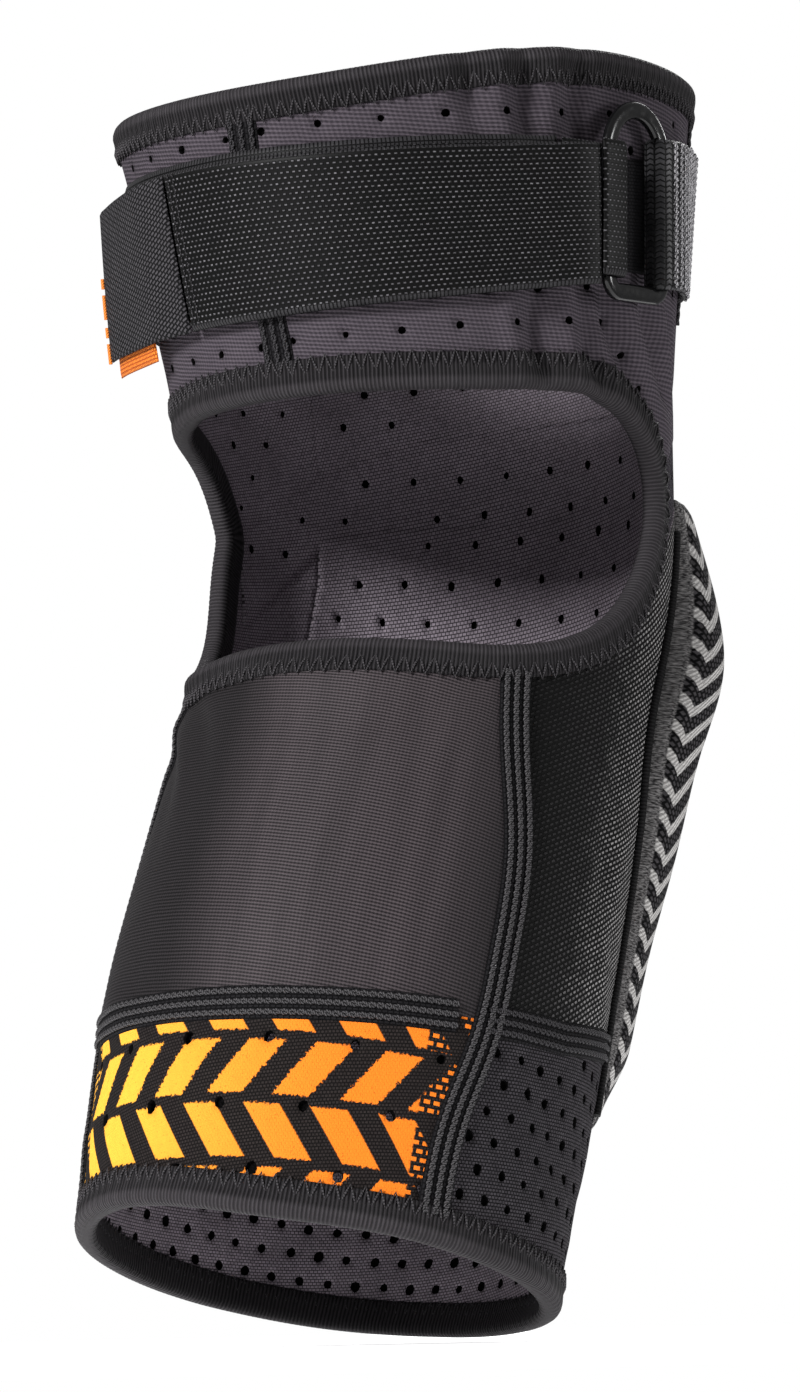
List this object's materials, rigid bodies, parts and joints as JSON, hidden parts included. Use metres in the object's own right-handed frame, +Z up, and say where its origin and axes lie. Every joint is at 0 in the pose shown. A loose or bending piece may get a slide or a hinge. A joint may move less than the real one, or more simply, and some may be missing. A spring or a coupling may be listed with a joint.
{
  "type": "knee guard",
  "caption": "Pull-on soft knee guard with a thigh strap and loop buckle, an open back, a foam knee and shin pad, and bound perforated sleeve panels.",
  "frame": {"origin": "on the knee's bending axis, on the middle plane of the leg", "axes": "+Z up the leg, -Y to the front (kneecap), +Y to the back of the knee, X across; the buckle is on the -X side"},
  "size_m": [0.1409, 0.1905, 0.312],
  "materials": {
    "perforated_neoprene": "knit-faced perforated neoprene",
    "cuff_neoprene": "knit-faced perforated neoprene, larger holes",
    "power_mesh": "smooth elastic power mesh with a sheen",
    "abrasion_mesh": "coarse woven abrasion mesh",
    "printed_knit": "perforated knit with an orange print",
    "pad_fabric": "coarse knit with a grey chevron print",
    "pad_foam": "moulded soft foam",
    "pad_trim": "knitted trim",
    "edge_tape": "ribbed elastic binding with zigzag stitch",
    "seam_thread": "flatlock seam stitching",
    "strap_elastic": "woven elastic webbing",
    "keeper_webbing": "ribbed glossy webbing",
    "buckle_plastic": "moulded black acetal, glossy",
    "hook_orange": "orange hook fastener"
  },
  "bodies": {
    "lower": {"calf_panel": "power_mesh", "calf_cuff_panel": "printed_knit", "side_mesh_left": "abrasion_mesh", "side_mesh_right": "abrasion_mesh", "pad_backing_panel": "perforated_neoprene", "shin_cuff": "cuff_neoprene", "knee_pad_insert": "pad_foam", "knee_pad_cover": "pad_fabric", "pad_trim_left": "pad_trim", "pad_trim_right": "pad_trim", "calf_seam_left": "seam_thread", "calf_seam_right": "seam_thread", "calf_cuff_seam": "seam_thread", "side_cuff_seam_left": "seam_thread", "side_cuff_seam_right": "seam_thread", "opening_binding": "edge_tape", "bottom_binding": "edge_tape"},
    "thigh": {"thigh_back_left": "perforated_neoprene", "thigh_back_right": "perforated_neoprene", "thigh_front_panel": "perforated_neoprene", "knee_flex_panel": "perforated_neoprene", "top_binding": "edge_tape", "back_centre_seam": "seam_thread", "strap_run": "strap_elastic", "buckle_keeper": "keeper_webbing"},
    "buckle": {"buckle": "buckle_plastic"},
    "strap": {"strap_outer": "strap_elastic"},
    "tail": {"strap_tail": "strap_elastic", "hook_patch": "hook_orange"}
  },
  "joints": [
    {"name": "knee_flex", "type": "hinge", "parent": "lower", "child": "thigh", "pos_m": [0, 0, 0], "axis": [-1, 0, 0], "range_deg": [-20, 40], "stiffness_Nm_per_rad": 0.6, "deforming": ["knee_flex_panel", "opening_binding"]},
    {"name": "buckle_swivel", "type": "hinge", "parent": "thigh", "child": "buckle", "pos_m": [-0.0682, 0.00727, 0.08366], "axis": [-0.0797, 0.0914, 0.9926], "range_deg": [-1.5, 1.5]},
    {"name": "strap_swing", "type": "hinge", "parent": "thigh", "child": "strap", "pos_m": [-0.06716, 0.03506, 0.07847], "axis": [-0.0767, 0.1333, 0.9881], "range_deg": [0, 70]},
    {"name": "tail_peel", "type": "hinge", "parent": "strap", "child": "tail", "pos_m": [0.02495, 0.07623, 0.07305], "axis": [0.0307, 0.2433, 0.9695], "range_deg": [0, 90]}
  ]
}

### STATED EXERCISE
Look through the lines above and collect those with the word "bending".

### OUTPUT FOR THIS TASK
List this object's materials, rigid bodies, parts and joints as JSON, hidden parts included. Use metres in the object's own right-handed frame, +Z up, and say where its origin and axes lie. Every joint is at 0 in the pose shown. A loose or bending piece may get a slide or a hinge. A joint may move less than the real one, or more simply, and some may be missing. A spring or a coupling may be listed with a joint.
  "frame": {"origin": "on the knee's bending axis, on the middle plane of the leg", "axes": "+Z up the leg, -Y to the front (kneecap), +Y to the back of the knee, X across; the buckle is on the -X side"},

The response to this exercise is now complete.